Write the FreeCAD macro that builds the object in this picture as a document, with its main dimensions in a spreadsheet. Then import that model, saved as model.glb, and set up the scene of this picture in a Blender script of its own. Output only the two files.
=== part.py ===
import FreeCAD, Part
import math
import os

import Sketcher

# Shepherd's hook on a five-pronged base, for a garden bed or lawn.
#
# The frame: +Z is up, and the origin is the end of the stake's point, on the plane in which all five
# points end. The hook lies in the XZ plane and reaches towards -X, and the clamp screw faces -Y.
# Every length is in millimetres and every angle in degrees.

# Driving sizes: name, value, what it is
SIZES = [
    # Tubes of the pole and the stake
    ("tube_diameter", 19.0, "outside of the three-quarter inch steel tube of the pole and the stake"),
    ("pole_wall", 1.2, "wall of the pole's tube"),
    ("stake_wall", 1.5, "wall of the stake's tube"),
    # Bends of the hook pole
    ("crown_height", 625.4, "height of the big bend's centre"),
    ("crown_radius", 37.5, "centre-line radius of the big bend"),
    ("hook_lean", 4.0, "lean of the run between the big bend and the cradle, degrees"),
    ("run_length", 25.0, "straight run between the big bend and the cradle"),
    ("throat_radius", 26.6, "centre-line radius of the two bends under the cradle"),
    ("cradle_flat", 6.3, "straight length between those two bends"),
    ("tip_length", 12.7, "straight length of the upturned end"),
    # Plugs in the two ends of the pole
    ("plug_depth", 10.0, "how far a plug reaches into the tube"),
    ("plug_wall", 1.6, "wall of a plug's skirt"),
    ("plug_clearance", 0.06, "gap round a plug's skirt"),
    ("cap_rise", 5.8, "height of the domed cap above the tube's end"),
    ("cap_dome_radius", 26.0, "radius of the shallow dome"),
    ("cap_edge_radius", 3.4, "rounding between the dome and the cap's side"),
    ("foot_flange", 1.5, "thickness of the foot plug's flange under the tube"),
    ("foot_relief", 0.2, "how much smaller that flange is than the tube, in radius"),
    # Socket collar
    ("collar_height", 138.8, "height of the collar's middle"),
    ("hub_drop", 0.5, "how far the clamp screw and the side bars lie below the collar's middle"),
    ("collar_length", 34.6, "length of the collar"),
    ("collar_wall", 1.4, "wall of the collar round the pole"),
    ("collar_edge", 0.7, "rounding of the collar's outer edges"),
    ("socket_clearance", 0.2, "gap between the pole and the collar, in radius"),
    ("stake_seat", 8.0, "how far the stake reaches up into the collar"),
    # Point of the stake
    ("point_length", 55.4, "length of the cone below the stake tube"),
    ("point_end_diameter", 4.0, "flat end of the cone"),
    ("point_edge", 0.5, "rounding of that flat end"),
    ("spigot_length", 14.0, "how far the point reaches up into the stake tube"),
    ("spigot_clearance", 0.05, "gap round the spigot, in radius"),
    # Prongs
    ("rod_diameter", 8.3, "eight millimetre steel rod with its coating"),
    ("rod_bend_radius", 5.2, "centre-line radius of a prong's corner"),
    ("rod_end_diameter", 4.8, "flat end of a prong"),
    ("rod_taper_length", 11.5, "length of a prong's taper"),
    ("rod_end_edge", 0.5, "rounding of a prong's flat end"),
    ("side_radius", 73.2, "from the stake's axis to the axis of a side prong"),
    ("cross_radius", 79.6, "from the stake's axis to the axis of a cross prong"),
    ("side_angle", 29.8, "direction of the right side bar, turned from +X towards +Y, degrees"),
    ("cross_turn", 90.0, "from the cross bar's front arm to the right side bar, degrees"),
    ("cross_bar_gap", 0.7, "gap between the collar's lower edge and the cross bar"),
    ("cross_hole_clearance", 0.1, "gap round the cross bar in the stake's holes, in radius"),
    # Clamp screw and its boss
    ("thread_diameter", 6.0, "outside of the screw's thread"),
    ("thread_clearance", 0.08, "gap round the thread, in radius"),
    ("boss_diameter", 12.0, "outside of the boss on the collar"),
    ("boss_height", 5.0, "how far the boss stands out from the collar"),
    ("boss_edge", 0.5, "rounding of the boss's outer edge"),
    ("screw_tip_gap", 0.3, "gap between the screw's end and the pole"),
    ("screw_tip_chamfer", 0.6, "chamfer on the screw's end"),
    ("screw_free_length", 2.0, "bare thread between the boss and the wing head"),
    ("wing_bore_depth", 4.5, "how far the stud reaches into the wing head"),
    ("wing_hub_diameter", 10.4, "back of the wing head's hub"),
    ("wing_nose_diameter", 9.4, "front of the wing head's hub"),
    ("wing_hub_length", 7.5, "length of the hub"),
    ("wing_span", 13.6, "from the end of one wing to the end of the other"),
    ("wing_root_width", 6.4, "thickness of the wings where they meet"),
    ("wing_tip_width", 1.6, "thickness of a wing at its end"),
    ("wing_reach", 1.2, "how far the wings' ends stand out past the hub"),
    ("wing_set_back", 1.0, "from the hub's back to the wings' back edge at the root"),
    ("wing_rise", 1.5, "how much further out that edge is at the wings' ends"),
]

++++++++

--- WORK REQUIRED ---
In the listing above, please print only the lines from the first one to the line where "import Sketcher" appears, exactly as written, both of those lines included.

--- SOLUTION TO THIS PROBLEM ---
Write the FreeCAD macro that builds the object in this picture as a document, with its main dimensions in a spreadsheet. Then import that model, saved as model.glb, and set up the scene of this picture in a Blender script of its own. Output only the two files.
=== part.py ===
import FreeCAD, Part
import math
import os

import Sketcher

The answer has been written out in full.